Source: © Wordle memes https://www.digitalmomblog.com/wordle-memes/
Right now, you can divide a substantial chunk of the world into people who play Wordle and people who hate people who play the five letter guessing game. I was relatively late to the Wordle party. It got to the point where half the tweets in my feed contained those distinctive green, yellow and grey blocks before I decided to find out more. The repetitive visual noise was annoying enough for me to relent and take a look… and I was hooked instantly. It’s reached the point where the first thing I think about every morning is which five letter word I’m going to kick off with.No doubt marketing and communications people the world over are looking at Wordle and wondering whether they can apply its lessons to their own work.
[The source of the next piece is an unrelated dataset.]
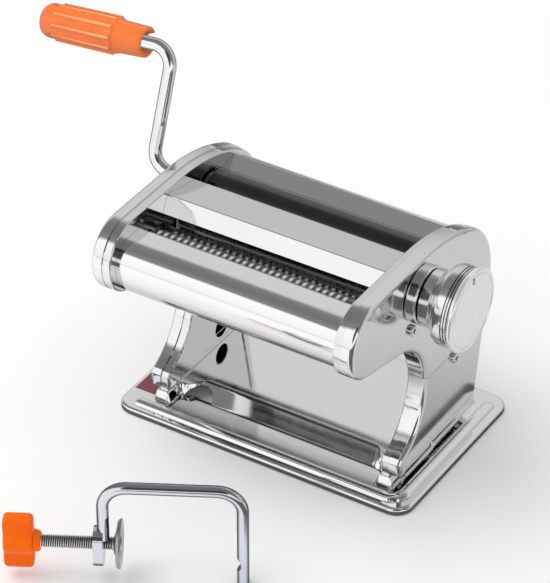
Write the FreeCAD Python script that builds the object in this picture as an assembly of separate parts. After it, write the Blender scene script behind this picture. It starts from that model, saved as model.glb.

Why Wordle, why now, and what does it mean? Wordle lessons
- The visuals are distinctive. Those rows of little blocks are key to why Wordle has spread so fast. They’re so simple, and so distinctive and, once you find out what they actually refer to, so meaningful. At a glance, you can compare your results to someone else’s, even if I almost never share my own (if it annoyed me, it’ll annoy someone else). A word guessing game has become a marker of community membership through a visual code – genius!
- It’s highly shareable. Also, if it weren’t so easy to share your results in the form of those little blocks, Wordle also wouldn’t be the global craze it is right now. The interface and user journey are almost seamless, so it almost takes more effort not to share your results. (I make a point of not sharing mine because I don’t want to annoy the Wordle haters out there, but it’s soooo tempting to just click.)
- It balances simplicity with just enough of a challenge. The game itself is beautifully simple, and because there’s only one word released every 24 hours, there’s no danger of wasting your day on it. Instead, it’s become a pleasant daily ritual for players: scarcity works for it. Difficulty varies depending on the word, but it’s accessible to most English speakers, and the challenge to your vocabulary and thinking skills makes it feel educational, even virtuous. The only barriers to participation are internet access and a desire to be otherwise.
- There’s an element of ego and competition. Social media challenges often succeed because they feed into our endemic narcisism.The Wordle results page gives players an instant analysis of the distribution of their guesses, which appeals to people who want every bit of data about themselves they can generate. Sharing your results to your social media feeds gives the opportunity to boast about how well you did, while subtly (and sometimes not so subtly) comparing yourself to everyone else.
- It isn’t trying to make money out of us. Wordle was developed by Josh Wardle as a passion project for his partner, and he says he doesn’t want to make money out of it (Wordle is a superb ad for his services though, so there’s surely huge demand for his skills now). We’re so used to being relentlessly retargeted, that discovering something that doesn’t seem to have a hidden agenda makes a refreshing change at a time when we’re at the end of our collective tethers.
Source: © Wordle memes https://www.digitalmomblog.com/wordle-memes/
How long will the Wordle craze last? I suspect we’ll run out of new five letter words before the core fan base gets tired of it. Whatever happens, historians a hundred years from now will look at those six rows of five blocks and know that this is what the English-speaking world was doing in January 2022. Everything about this game is psychologically on point; it just gets it when it comes to human nature. If you aren’t already playing Wordle, you soon will be.